My wife said to me "I've had enough, I'm taking the kids down my mums".
I said "Don't take it out on the kids, what have they done to deserve that?".
My wife said to me, "I've got a bad headache."
I didn't realize that there is such thing as a good headache.
I don't know what all the hype surrounding 'T in the Park' is.
I couldn't find anywhere to plug in my kettle.
I saw my neighbour under his car bonnet with another bloke.
I shouted across ''Broken down again has she!''
He looks up and indignantly says ''No, I'm selling it.''
When homeless people dance at raves, do they do big fish, little fish, two bed semi ?
BBC news: 'Rescuers may have killed hostage.'
Not exactly rescuers then, are they?
Don't give that stupid fire a way out! Block all the fire exits!
Whenever I hear about a whale washing up on a beach, I always wonder how big the rubber gloves must have been.
I've just proposed to my imaginary girlfriend.
She's made up.
My mate has built a giant walk in kettle.
He's in his element.
I've recently bought a new mobile phone, its got all the latest gadgets, Internet, camera, MP3 player, etc.
Now to find someone to call.
Just found out my girlfriend isn't coming round tonight after all.
It is a bit of a relief because my wife on the other hand has decided to stay in.

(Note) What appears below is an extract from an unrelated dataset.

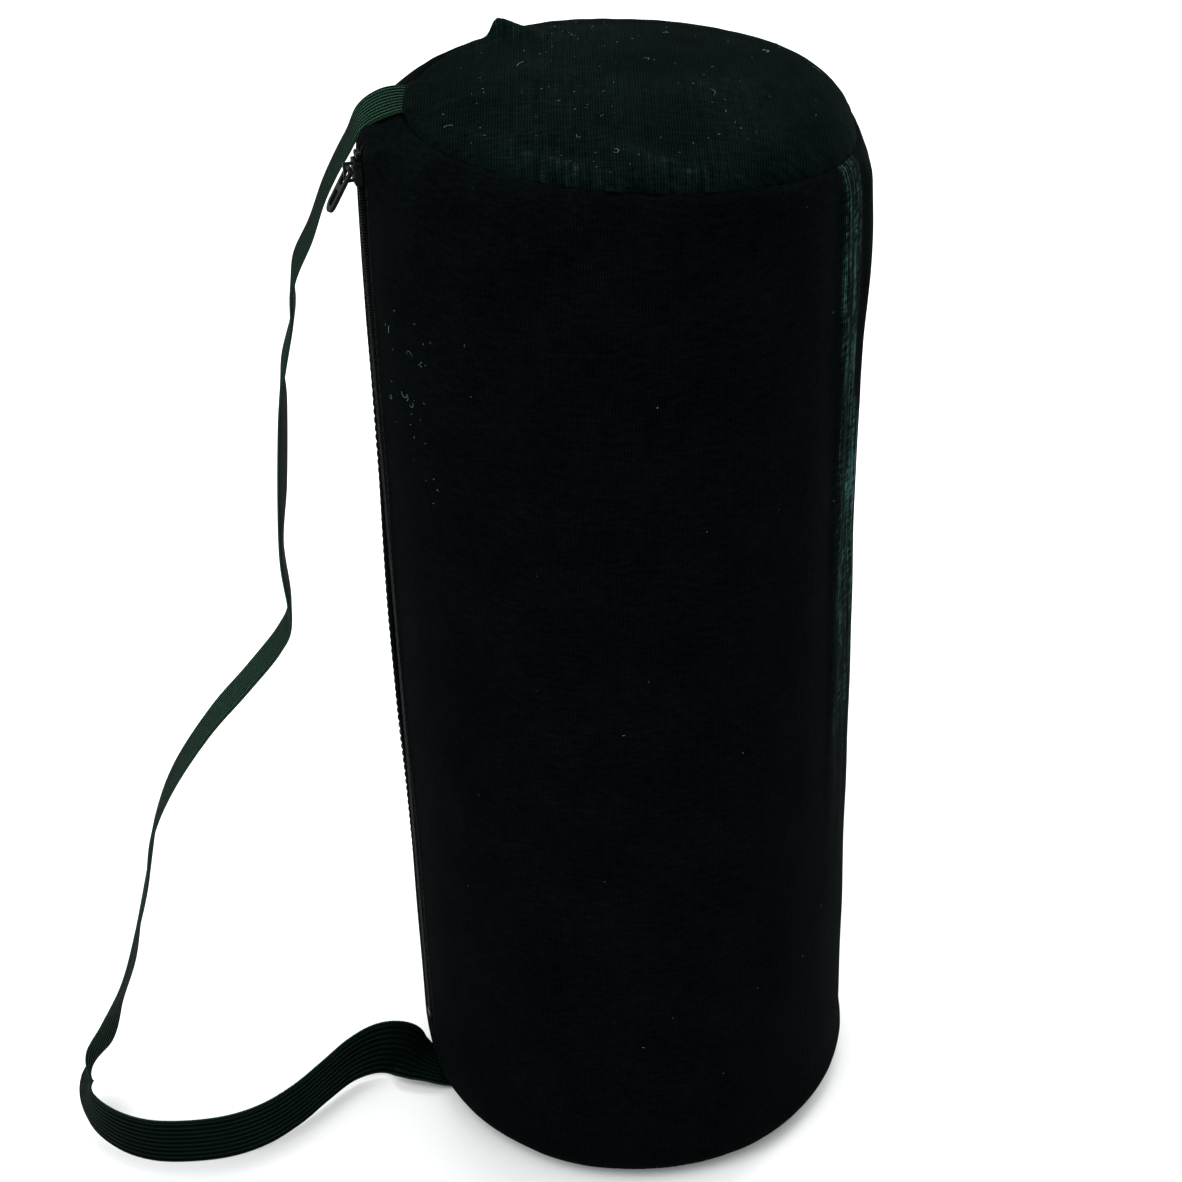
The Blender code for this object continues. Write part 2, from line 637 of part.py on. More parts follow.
def main():
    clear_scene()
    cloth = material("cover_fabric", FABRIC_BLACK, 0.9)
    lining = material("lining_fabric", LINING_BLACK, 0.8)
    foam = material("foam", FOAM_GREY, 0.95)
    binding = material("binding_tape", LINING_BLACK, 0.7)
    board = material("board", BOARD_GREY, 0.6)
    webbing = material("webbing", WEBBING_BLACK, 0.6)
    tape = material("zip_tape", ZIP_BLACK, 0.8)
    coil = material("zip_coil", ZIP_BLACK, 0.4)
    metal = material("zip_metal", SLIDER_BLACK, 0.35, 0.6)
    base_parts(cloth, lining, foam, board)
    wall_cover(cloth)
    wall_foam(foam)
    wall_lining(lining)
    top_parts(cloth, lining, foam)
    binding_radius = LINING_INNER - GAP - BINDING
    low = CAVITY_LOW + GAP
    ring_band("base_seam_binding", binding, binding_radius, low, low + BINDING_HEIGHT)
    high = WALL_LINING_HIGH - GAP
    ring_band("top_seam_binding", binding, binding_radius, high - BINDING_HEIGHT, high)
    front_edge_parts(cloth, lining, foam)
    zip_parts(tape, coil, metal)
    shoulder_strap(webbing)


main()
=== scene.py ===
"""Looks of the drum stick bag: ribbed black jersey over foam, a coil zip, and a webbing shoulder strap.

Metres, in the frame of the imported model: +Z up, the zip and the strap on the -X side. Azimuths count from +X
towards +Y. Cloth coordinates, used by the weaves, are in metres too and are kept in each mesh's UV layer.
"""
import math
import random
from contextlib import contextmanager

import bmesh
import bpy
from mathutils import Matrix, Vector, noise


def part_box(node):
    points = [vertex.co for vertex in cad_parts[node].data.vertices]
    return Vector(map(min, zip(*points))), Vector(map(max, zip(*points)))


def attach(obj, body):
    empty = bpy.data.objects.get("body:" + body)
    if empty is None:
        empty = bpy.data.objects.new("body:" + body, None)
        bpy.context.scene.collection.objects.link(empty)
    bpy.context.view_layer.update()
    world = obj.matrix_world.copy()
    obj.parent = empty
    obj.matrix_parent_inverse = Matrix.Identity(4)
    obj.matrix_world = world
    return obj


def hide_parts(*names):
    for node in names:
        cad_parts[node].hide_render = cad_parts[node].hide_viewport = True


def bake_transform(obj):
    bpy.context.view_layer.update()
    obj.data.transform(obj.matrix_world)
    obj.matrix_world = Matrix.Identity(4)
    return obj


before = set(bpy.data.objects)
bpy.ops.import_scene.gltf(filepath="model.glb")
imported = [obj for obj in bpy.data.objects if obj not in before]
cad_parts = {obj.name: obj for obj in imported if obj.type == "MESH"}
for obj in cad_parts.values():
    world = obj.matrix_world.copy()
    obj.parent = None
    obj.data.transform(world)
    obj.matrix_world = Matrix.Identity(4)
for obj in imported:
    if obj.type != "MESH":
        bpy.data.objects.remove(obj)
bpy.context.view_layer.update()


def radii(node):
    """Least and greatest distance of a CAD node's points from the bag's axis."""
    reach = [math.hypot(v.co.x, v.co.y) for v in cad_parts[node].data.vertices]
    return min(reach), max(reach)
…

What's green and let's you go where you want?
Permit the frog.
People keep saying i make too many predictable jokes
To get to the other side.
I don't know why James Blunt thinks that his name is funny as it is used as rhyming slang. Runt isn't even that offensive
I got a court-martial on my first day in the navy for having a cheeky cigarette out of the window.
Plus I have to pay for the submarine to be recovered.
I saw the strangest thing in the mall : A concrete escalator.
It wasn't working though.
My wife was disgusted this morning because I left a huge log unflushed in the toilet.
"It took ages to dry out before she could put it back on the fire."